Restate the span of lines that starts with the line containing "make_torso()" and ends with the line containing "obj.data.transform(world)", word for word, including both, with nothing else.
[Start]
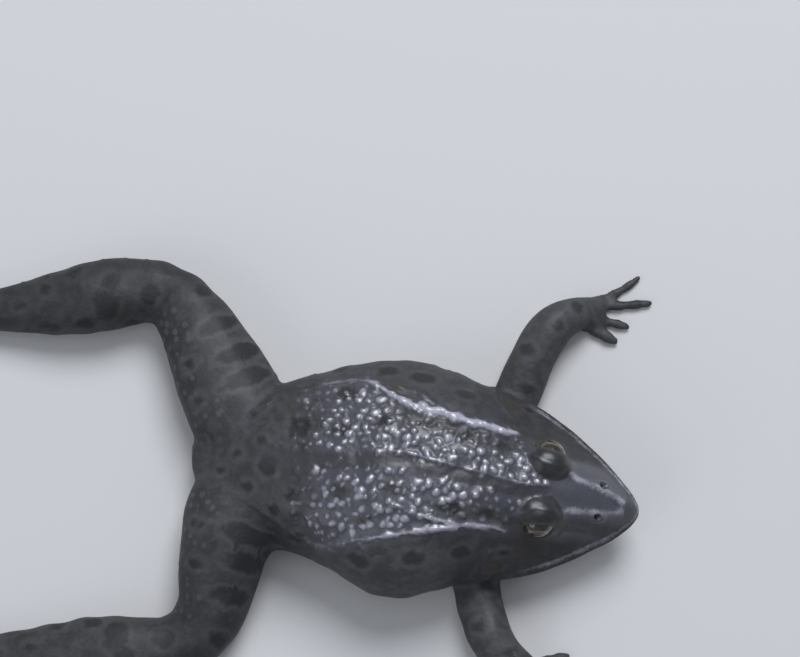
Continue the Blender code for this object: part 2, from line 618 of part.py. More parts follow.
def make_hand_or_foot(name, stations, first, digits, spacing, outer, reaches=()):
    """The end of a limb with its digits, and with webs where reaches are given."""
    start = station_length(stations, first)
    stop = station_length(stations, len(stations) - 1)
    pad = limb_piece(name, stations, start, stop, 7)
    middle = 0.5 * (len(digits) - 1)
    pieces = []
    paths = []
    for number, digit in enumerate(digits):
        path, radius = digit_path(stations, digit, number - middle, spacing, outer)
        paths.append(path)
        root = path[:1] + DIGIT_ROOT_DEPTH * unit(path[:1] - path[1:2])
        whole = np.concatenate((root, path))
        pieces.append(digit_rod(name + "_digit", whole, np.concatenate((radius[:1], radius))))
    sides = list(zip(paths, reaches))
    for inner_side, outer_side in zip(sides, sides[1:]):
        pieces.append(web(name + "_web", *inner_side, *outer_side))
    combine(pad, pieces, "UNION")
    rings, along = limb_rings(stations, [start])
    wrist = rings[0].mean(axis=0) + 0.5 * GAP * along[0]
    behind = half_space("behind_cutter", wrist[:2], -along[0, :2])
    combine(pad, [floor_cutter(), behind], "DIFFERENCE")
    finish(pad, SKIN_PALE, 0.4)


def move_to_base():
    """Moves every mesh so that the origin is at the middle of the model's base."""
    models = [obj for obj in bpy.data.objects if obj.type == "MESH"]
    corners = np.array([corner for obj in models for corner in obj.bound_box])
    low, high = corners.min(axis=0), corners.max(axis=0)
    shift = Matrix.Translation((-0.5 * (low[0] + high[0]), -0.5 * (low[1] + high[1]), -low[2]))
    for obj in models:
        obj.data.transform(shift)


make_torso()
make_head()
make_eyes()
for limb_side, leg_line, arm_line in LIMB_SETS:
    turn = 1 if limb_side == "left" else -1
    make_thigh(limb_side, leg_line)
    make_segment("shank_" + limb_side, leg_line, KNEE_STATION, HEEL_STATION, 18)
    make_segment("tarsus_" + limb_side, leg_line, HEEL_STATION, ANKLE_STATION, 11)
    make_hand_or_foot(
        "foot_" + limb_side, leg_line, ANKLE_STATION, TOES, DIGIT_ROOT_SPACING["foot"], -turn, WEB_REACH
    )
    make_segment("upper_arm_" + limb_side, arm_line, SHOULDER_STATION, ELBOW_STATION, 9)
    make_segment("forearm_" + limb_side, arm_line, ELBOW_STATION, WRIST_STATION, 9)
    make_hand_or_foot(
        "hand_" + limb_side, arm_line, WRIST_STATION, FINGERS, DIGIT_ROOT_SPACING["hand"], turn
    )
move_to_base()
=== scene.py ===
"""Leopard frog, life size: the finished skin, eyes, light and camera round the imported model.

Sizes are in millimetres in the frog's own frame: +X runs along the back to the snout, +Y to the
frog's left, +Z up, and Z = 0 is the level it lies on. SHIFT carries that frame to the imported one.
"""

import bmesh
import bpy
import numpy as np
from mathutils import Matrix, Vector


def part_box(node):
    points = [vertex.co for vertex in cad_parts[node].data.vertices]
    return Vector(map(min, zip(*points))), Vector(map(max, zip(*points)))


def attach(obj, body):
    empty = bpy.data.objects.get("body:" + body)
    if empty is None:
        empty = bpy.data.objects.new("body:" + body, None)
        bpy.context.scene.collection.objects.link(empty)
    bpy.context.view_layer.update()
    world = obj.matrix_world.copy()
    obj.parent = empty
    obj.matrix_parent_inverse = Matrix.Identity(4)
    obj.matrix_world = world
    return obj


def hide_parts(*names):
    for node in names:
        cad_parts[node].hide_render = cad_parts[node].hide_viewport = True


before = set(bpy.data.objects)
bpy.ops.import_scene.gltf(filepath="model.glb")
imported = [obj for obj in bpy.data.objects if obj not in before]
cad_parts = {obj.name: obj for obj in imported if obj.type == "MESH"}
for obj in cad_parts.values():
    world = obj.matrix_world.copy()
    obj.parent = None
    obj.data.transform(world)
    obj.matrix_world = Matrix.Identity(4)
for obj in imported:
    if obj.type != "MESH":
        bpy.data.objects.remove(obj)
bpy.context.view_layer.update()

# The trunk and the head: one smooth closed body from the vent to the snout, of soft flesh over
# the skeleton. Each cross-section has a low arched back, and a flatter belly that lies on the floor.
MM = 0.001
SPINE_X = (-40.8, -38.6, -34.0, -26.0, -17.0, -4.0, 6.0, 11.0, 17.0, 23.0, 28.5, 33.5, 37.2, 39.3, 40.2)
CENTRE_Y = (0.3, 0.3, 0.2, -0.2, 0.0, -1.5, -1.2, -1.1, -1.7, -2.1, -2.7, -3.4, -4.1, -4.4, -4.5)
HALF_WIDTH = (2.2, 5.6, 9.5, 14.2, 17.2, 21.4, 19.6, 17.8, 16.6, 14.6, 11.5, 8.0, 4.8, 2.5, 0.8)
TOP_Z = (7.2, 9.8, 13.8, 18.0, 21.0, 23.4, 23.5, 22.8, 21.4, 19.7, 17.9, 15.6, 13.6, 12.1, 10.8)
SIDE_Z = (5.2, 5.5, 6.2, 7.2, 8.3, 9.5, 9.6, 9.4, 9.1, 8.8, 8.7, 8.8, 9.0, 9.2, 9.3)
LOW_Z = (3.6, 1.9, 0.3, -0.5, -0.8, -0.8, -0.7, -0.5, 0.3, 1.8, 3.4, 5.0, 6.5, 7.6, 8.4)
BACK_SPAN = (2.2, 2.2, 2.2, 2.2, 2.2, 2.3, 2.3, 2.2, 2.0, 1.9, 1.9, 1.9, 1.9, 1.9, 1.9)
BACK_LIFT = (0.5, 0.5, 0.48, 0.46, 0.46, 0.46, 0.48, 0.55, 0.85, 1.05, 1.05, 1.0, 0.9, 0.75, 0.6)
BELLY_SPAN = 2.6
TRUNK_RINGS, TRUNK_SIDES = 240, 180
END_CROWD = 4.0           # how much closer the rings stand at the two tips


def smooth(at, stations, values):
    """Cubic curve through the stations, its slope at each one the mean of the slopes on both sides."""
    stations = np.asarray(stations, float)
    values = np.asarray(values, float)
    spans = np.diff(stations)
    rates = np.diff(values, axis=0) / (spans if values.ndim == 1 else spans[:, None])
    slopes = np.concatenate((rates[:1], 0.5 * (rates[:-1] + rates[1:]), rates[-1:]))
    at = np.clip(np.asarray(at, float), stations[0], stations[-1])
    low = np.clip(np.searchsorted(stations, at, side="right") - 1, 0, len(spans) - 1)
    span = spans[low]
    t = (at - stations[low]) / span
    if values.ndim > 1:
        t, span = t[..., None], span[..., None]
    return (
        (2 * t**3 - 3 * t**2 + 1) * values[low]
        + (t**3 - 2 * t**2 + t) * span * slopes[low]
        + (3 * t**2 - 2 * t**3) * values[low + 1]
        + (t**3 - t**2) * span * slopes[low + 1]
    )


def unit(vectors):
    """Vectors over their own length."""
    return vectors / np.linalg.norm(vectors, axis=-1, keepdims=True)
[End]
**Final result**
make_torso()
make_head()
make_eyes()
for limb_side, leg_line, arm_line in LIMB_SETS:
    turn = 1 if limb_side == "left" else -1
    make_thigh(limb_side, leg_line)
    make_segment("shank_" + limb_side, leg_line, KNEE_STATION, HEEL_STATION, 18)
    make_segment("tarsus_" + limb_side, leg_line, HEEL_STATION, ANKLE_STATION, 11)
    make_hand_or_foot(
        "foot_" + limb_side, leg_line, ANKLE_STATION, TOES, DIGIT_ROOT_SPACING["foot"], -turn, WEB_REACH
    )
    make_segment("upper_arm_" + limb_side, arm_line, SHOULDER_STATION, ELBOW_STATION, 9)
    make_segment("forearm_" + limb_side, arm_line, ELBOW_STATION, WRIST_STATION, 9)
    make_hand_or_foot(
        "hand_" + limb_side, arm_line, WRIST_STATION, FINGERS, DIGIT_ROOT_SPACING["hand"], turn
    )
move_to_base()
=== scene.py ===
"""Leopard frog, life size: the finished skin, eyes, light and camera round the imported model.

Sizes are in millimetres in the frog's own frame: +X runs along the back to the snout, +Y to the
frog's left, +Z up, and Z = 0 is the level it lies on. SHIFT carries that frame to the imported one.
"""

import bmesh
import bpy
import numpy as np
from mathutils import Matrix, Vector


def part_box(node):
    points = [vertex.co for vertex in cad_parts[node].data.vertices]
    return Vector(map(min, zip(*points))), Vector(map(max, zip(*points)))


def attach(obj, body):
    empty = bpy.data.objects.get("body:" + body)
    if empty is None:
        empty = bpy.data.objects.new("body:" + body, None)
        bpy.context.scene.collection.objects.link(empty)
    bpy.context.view_layer.update()
    world = obj.matrix_world.copy()
    obj.parent = empty
    obj.matrix_parent_inverse = Matrix.Identity(4)
    obj.matrix_world = world
    return obj


def hide_parts(*names):
    for node in names:
        cad_parts[node].hide_render = cad_parts[node].hide_viewport = True


before = set(bpy.data.objects)
bpy.ops.import_scene.gltf(filepath="model.glb")
imported = [obj for obj in bpy.data.objects if obj not in before]
cad_parts = {obj.name: obj for obj in imported if obj.type == "MESH"}
for obj in cad_parts.values():
    world = obj.matrix_world.copy()
    obj.parent = None
    obj.data.transform(world)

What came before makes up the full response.